Gene expression profiles of proliferating vs. G1/G0 arrested human leukemia cells suggest a mechanism for glucocorticoid‐induced apoptosis

Abstract

Glucocorticoids (GC) have pronounced effects on metabolism, differentiation, proliferation, and cell survival (1) ⇓ . In certain lymphocytes and lymphocyte-related malignancies, GC inhibit proliferation and induce apoptotic cell death, which has led to their extensive use in the therapy of malignant lymphoproliferative disorders (2) ⇓ . Most of these effects result from regulation of gene expression via the GC receptor (GR), a ligand-activated transcription factor (3) ⇓ . Although hundreds of genes are regulated by GC (1) ⇓ , how certain biological GC effects relate to individual gene regulation remains enigmatic. To address this question with respect to GC-induced cell cycle arrest and apoptosis, we applied DNA chip technology (4 ⇓ , 5) ⇓ to determine gene expression profiles in proliferating and G1/G0-arrested (by conditional expression of the CDK inhibitor p16/INK4a) acute lymphoblastic T cells undergoing GC-induced apoptosis.

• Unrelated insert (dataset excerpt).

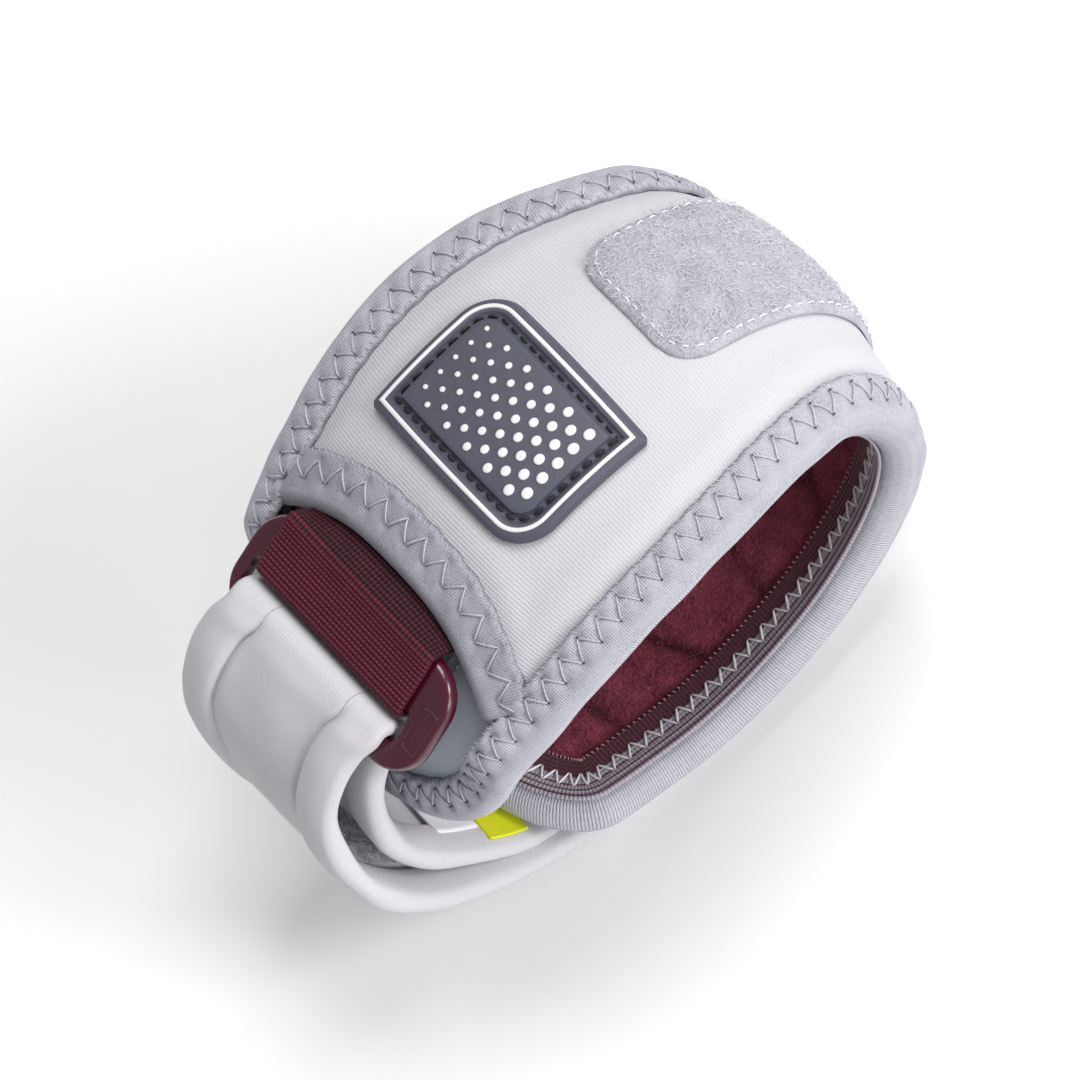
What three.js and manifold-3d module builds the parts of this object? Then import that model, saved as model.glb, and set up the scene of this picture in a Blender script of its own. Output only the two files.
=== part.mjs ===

Of 7074 genes tested, 163 were found to be regulated by dexamethasone in the first 8 h in proliferating cells and 66 genes in G1/G0-arrested cells. An almost nonoverlapping set of genes (i.e., only eight genes) was coordinately regulated in proliferating and arrested cells. Analysis of the regulated genes supports the concept that GC-induced apoptosis results from positive GR autoregulation entailing persistent down-regulation of metabolic pathways critical for survival.—Tonko, M., Ausserlechner, M. J., Bernhard, D., Helmberg, A., Kofler, R. Gene expression profiles of proliferating vs. G1/G0 arrested human leukemia cells suggest a mechanism for glucocorticoid-induced apoptosis.